One of the first food reviews I ever wrote for the Lost Ogle was based around the somewhat legendary Toby Keith’s I Love This Bar and Grill, 310 Johnny Bench Dr. in Bricktown. As I reread the piece, I was forced to remember how much I liked the Fried Bologna Sandwich but, as you can imagine, had a problem with the jingoistic view of Americana.

But, as I had been on the search for good hamburgers in Oklahoma City, I remembered liking their burger just fine, and, since I had an hour to kill before a screening of American Underdogreview here—I decided to stop in as the temperatures in Oklahoma City plummeted comically fast.

Even though there are American flags and other forms of silly patriotism all about, I’m happy to say that it’s all a false marketing scheme, because so many of the employees there are, thankfully, of Latino descent, many of them speaking Spanish to one another, obviously pissing off some white dudes at the bar.

That’s good enough for me!

As I found a seat, I felt like I was at a theme restaurant somewhere near a border town in Texas, one that served the vaqueros, the cowboys, the shitkickers and, of course, the dolled-up wannabes that seem to overrun those places. I took off my winter hat and gloves and, after momentarily warming up, gave the menu a requisite glance.

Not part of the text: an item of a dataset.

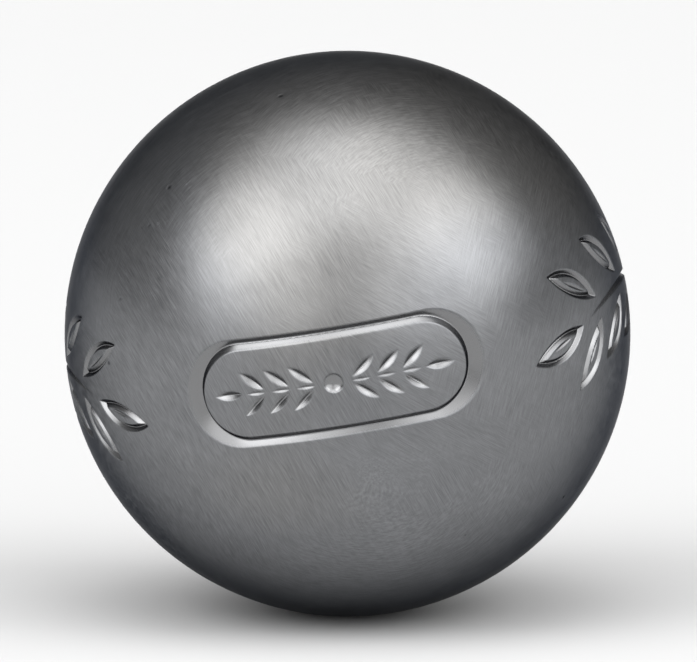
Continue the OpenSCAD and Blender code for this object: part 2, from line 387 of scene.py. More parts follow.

Of course, I already knew what I wanted for an appetizer—or, what the place nonsensically calls “The Winners”—a heaping bowl of Calf Fries ($11.99), one of my favorite Oklahoma foods, if not the favorite.

Ostensibly cow testicles, here they mix them in a bowl with some French fries and throw down a couple of cups of spicy horseradish cocktail sauce and, less exciting, non-spicy white cream gravy.

Like I said, I’m a fan of this supposed cowboy treat, and thoroughly love the taste of balls in my mouth. Coated in a rough and tumble outside, each bite just pops with pride when you chomp down on it, with the French fries acting as a bit of a comedown.

You know, I’ve had these a few places around town, but have to admit…they do them the pretty good here.

And while that was nice trip down memory lane, I was here for the engorged burger; to be specific, the All-American Cheeseburger ($11.99) because no commies here, motherfucker! As my pro-Uncle Sam sandwich was delivered to me by the Latina server, I gave it the once over—cheese, bacon, lettuce, tomato, pickles, and red onion, as well as a half-pound patty—and nodded in my approval.

Glory, glory, hallelujah! It still is one of the tastiest—if not the tastiest—paeans to our freedom in the form of a charred meat patty. Thick enough and moderately juicy, it’s my second favorite item on the menu and, as I gobbled up every bite—saving room for my fried okra, of course—I decided that, whenever I saw a movie next-door, it was my duty to say “Hola!” to my hermanos y hermanas that toil behind the grill of Toby Keith’s.